_Stated task_
Of the records that follow, copy only the lines from the line containing "Reconstruct the object" to the line containing "from types import SimpleNamespace", both included, exactly as written.

(Object modeling scripts)

──────────

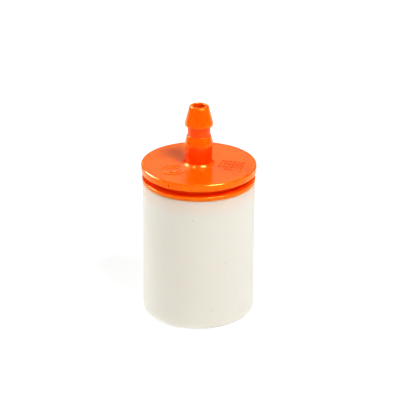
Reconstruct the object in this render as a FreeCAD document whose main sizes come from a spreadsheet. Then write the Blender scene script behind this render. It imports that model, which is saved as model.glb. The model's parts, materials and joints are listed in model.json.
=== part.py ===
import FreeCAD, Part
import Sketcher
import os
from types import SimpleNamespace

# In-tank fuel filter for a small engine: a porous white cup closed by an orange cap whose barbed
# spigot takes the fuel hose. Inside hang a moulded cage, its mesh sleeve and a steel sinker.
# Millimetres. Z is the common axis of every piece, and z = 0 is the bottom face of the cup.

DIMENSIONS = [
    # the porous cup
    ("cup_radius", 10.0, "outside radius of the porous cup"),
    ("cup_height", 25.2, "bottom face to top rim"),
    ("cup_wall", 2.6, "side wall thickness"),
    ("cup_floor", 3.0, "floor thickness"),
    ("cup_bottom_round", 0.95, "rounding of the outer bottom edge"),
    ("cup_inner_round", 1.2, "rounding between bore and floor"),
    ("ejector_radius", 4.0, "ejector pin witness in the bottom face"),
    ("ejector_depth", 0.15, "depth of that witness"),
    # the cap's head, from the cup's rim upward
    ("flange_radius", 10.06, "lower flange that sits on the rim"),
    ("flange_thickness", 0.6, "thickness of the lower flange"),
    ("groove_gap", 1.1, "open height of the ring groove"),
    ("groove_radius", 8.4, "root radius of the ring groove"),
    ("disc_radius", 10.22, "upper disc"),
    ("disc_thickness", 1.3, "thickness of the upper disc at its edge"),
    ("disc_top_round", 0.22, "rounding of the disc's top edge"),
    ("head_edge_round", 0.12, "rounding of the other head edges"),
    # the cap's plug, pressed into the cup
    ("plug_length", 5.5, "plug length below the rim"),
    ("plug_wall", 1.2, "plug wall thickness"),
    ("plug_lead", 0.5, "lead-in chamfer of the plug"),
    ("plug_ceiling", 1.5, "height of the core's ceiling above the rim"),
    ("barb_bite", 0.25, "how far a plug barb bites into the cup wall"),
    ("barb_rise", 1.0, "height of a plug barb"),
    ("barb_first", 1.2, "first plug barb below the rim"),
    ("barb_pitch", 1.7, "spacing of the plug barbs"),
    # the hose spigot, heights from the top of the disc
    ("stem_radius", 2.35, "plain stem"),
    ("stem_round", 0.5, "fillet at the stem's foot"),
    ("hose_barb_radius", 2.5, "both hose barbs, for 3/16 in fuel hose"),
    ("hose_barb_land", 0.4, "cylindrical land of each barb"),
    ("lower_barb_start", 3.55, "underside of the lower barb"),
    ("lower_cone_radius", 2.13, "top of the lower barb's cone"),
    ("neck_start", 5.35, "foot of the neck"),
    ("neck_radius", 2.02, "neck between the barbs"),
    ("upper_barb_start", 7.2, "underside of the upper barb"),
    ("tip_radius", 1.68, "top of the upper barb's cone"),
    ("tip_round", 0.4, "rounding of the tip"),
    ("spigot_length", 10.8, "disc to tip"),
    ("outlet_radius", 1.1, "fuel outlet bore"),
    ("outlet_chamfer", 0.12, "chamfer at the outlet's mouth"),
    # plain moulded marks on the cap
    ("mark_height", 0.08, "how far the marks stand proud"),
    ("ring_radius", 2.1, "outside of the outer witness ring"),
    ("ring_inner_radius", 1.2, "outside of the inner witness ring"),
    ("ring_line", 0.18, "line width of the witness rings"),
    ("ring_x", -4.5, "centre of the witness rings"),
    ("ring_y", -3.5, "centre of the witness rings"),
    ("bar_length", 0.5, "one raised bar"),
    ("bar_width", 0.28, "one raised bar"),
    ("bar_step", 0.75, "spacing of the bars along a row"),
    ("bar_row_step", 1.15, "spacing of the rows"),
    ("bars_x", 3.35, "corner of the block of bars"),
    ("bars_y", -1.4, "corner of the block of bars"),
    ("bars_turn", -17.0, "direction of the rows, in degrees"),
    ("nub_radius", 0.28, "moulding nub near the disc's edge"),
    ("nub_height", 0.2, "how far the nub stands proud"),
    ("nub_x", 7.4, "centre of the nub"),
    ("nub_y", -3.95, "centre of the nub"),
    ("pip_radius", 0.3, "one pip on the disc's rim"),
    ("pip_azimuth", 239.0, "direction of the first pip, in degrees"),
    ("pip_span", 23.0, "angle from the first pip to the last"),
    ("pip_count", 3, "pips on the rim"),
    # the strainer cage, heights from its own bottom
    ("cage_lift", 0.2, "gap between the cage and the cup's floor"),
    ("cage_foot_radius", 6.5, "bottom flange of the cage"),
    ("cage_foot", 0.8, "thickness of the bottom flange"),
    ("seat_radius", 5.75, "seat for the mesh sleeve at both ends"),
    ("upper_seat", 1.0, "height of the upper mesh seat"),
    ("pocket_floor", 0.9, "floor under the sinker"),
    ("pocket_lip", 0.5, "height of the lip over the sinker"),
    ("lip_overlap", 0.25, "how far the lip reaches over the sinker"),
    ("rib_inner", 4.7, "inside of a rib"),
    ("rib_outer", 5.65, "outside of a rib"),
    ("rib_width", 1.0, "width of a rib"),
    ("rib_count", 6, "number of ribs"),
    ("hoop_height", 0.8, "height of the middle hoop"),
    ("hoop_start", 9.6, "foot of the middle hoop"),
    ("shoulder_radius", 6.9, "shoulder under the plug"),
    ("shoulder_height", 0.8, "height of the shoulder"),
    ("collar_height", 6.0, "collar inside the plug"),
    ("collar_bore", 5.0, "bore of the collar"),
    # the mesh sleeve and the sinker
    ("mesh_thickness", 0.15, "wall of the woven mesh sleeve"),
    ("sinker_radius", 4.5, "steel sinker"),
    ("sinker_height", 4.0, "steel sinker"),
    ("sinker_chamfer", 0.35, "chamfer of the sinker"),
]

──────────

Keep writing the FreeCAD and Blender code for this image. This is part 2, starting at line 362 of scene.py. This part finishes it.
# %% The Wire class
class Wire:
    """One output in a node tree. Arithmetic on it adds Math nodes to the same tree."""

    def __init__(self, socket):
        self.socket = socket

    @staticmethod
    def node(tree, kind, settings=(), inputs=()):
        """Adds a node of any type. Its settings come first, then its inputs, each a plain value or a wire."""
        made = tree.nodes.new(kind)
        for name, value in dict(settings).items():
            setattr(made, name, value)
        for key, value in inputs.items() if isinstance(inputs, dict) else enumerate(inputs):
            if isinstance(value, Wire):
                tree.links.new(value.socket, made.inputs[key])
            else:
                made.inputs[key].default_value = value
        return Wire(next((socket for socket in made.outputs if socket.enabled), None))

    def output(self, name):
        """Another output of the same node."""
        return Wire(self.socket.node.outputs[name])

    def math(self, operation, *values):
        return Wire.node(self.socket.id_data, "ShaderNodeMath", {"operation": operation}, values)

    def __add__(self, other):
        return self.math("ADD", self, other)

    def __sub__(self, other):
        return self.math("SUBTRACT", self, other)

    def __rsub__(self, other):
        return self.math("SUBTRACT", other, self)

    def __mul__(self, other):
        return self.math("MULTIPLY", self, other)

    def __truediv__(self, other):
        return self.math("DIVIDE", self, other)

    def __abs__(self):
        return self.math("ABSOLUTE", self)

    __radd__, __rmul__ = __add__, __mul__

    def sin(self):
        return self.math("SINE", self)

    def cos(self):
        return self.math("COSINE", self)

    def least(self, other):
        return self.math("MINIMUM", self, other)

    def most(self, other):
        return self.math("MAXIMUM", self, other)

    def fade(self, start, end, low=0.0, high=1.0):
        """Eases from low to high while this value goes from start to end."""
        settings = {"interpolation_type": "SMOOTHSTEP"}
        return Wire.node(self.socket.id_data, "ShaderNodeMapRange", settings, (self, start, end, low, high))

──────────

_The completed task_
Reconstruct the object in this render as a FreeCAD document whose main sizes come from a spreadsheet. Then write the Blender scene script behind this render. It imports that model, which is saved as model.glb. The model's parts, materials and joints are listed in model.json.
=== part.py ===
import FreeCAD, Part
import Sketcher
import os
from types import SimpleNamespace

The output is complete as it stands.